Katanya manusia tidak ada yang sempurna. Memang. Kalau pun ada, kamu jangan mau jatuh cinta dengan dia. Karena kita berpasangan untuk saling menyempurnakan.


Cukup. Film sudah mau mulai. Saya dan dia harus ke studio 6.

‘Popcorn. Sweet. Medium.’ Itu saya sedang beli popcorn untuk kita makan di bioskop.

’Totalnya 50.000.’

‘Neh!’ nggak! Nggak gitu kok saya ngomongnya, he he he. Itu bercanda.

‘Gak beli minum?’ katanya ke saya.

‘Oh iya, ntar serek ya..’

‘Mba aqua botol 2.’ Katanya memesan. Kami tidak suka minuman bersoda.

‘Neh!’ saya bayar ke kasir. Tenang, dialog saya bayar ke kasir gak begitu kok. Tapi begini ‘Nih, makasih ya..’

Kami nonton sebentar. Nanti saya lanjutin lagi tulisan ini.
.....


Selesai deh nontonnya. Sebentar ya? Iya iyalah. Saya gak mau buat kamu nunggu sampai dua jam.

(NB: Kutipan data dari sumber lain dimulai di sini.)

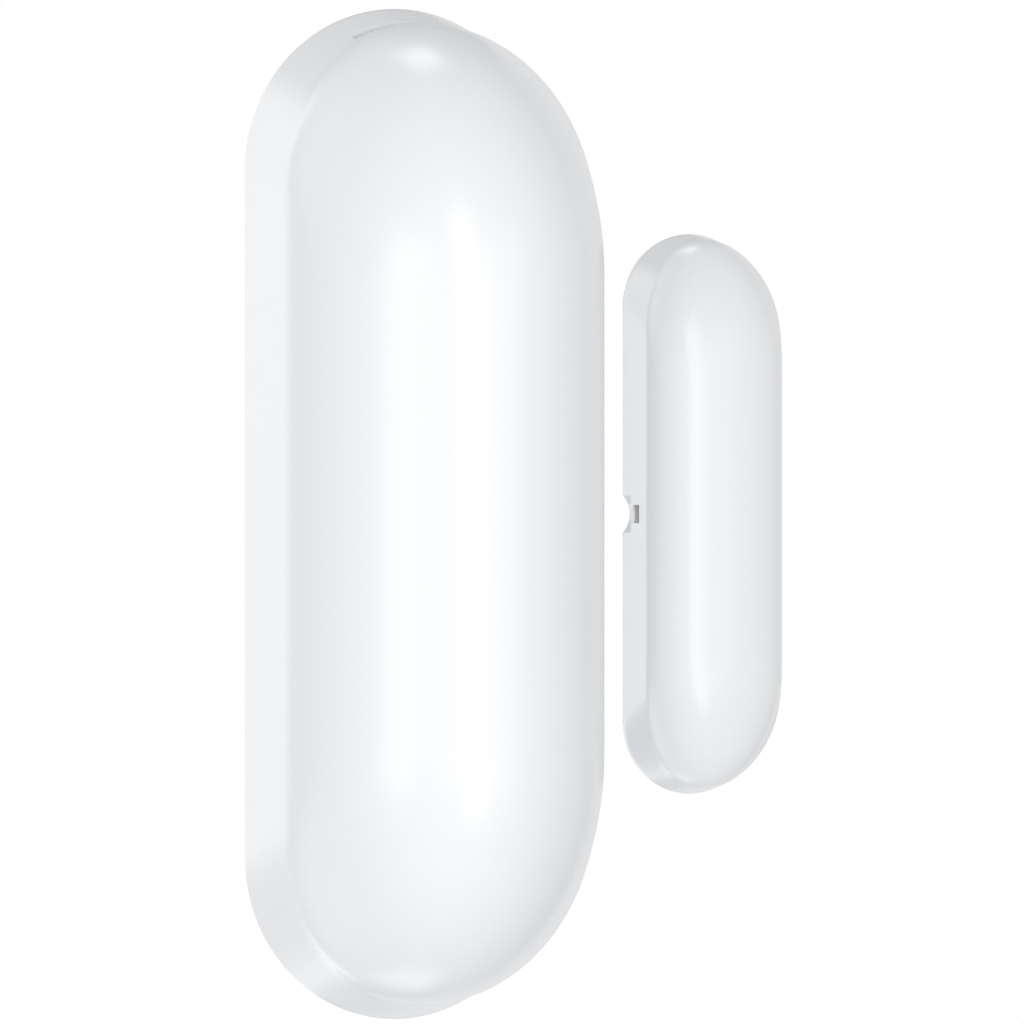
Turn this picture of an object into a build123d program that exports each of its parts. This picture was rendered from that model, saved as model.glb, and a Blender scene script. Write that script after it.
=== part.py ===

Selesai nonton kami duduk di sana. Di tempat yang pernah saya duduki bersama ibu saya. Sekedar cerita, lalu kami pulang.

Saya kurang tau pasti dia senang atau nggak, tapi saya harap banyak yang senang atas hasil karya saya. Cukup untuk jadi orang aneh hari itu. Saya cuma mau buat mereka merasa gak kesepian. Kadang butuh bersikap badut untuk membuat seseorang tertawa walau sebenarnya itu bukan kita. Tapi bagi orang yang mencintainya, tertawanya sangat berharga.

Oya, saya belum kenalkan dia ke kalian. Panggil saja dia Fira. Jangan panggil dia “sayang” karena kata “sayang” tidak untuk diucapkan tapi dilaksanakan. Jangan juga panggil dia mawar karena itu mirip nama samaran pengedar bakso boraks di tv sebelah.

Saya Bayu Bintang Setya. Selamat menikamati patah hati. Salam santun.